Enclosure, Curragharneen, Co. Tipperary
Co. Tipperary |
Enclosures
On a south-facing upland slope in Curragharneen, County Tipperary, there is an ancient circular enclosure that you cannot see by standing on it.
No earthwork rises from the ground, no ditch catches the light at dusk. The only evidence of this structure's existence is a cropmark, visible solely from the air, where the buried remains of whatever once stood here subtly alter the growth of vegetation above them, betraying the outline of a circle to anyone looking down from above.

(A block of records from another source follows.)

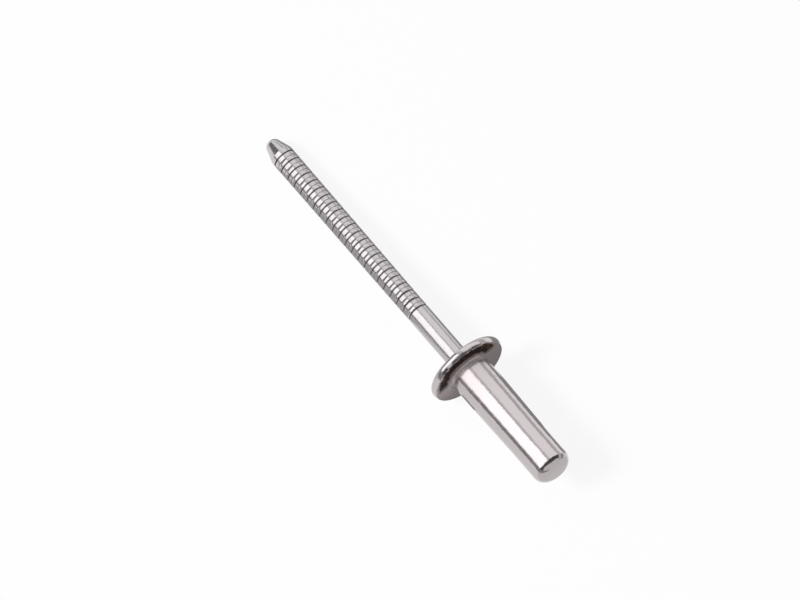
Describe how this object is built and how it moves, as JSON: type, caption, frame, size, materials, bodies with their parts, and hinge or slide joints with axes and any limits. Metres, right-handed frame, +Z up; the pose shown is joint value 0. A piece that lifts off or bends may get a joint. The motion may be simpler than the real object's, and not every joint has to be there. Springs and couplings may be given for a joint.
{
  "type": "closed-end blind rivet",
  "caption": "Closed-end blind rivet lying on its side: a flanged shell with a straight blind shank, closed round a long mandrel with rolled grip rings and a blunt tip.",
  "frame": {"origin": "centre of the flange's underside, the face that seats on the sheet, on the rivet's own axis", "axes": "+Z up as the rivet lies on a table; the rivet's axis is in the XZ plane, with the blind end towards +X and raised about 5.6 degrees, and the mandrel's tip towards -X"},
  "size_m": [0.0447, 0.008, 0.008],
  "materials": {
    "shell_steel": "polished",
    "mandrel_steel": "polished"
  },
  "bodies": {
    "root": {"rivet_body": "shell_steel", "mandrel": "mandrel_steel"}
  },
  "joints": []
}
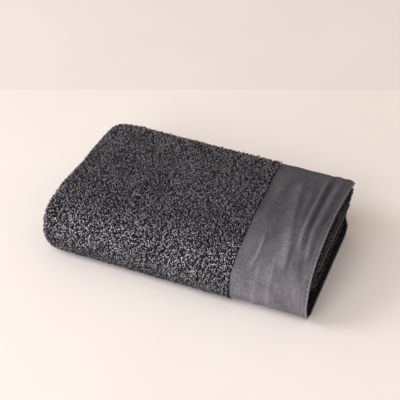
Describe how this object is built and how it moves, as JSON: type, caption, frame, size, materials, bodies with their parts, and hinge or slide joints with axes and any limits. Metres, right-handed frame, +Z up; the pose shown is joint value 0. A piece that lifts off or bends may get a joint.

Cropmarks form when buried archaeology affects the moisture and nutrients available to crops or grass growing overhead. Walls and compacted features tend to stunt growth, while ditches, which retain more soil and water, produce lusher, darker vegetation. From the air, these variations read as ghostly shapes that can mirror the plan of a long-vanished structure with surprising precision. The Curragharneen enclosure was first recorded on the first edition Ordnance Survey six-inch map, which places its documentation at least as far back as the mid-nineteenth century, and its circular form was subsequently confirmed through aerial photography. Circular enclosures of this kind are broadly associated with early medieval settlement in Ireland, often serving as the boundaries of a farmstead or ringfort, though without excavation it is impossible to say more about the specific function or date of this particular example.
For anyone who does make their way to this upland corner of North Tipperary, there is little to reward the eye at ground level. The site registers as a landscape rather than a monument, a south-facing slope unremarkable to a passing walker. The enclosure exists now chiefly as a fact about the place rather than a feature of it.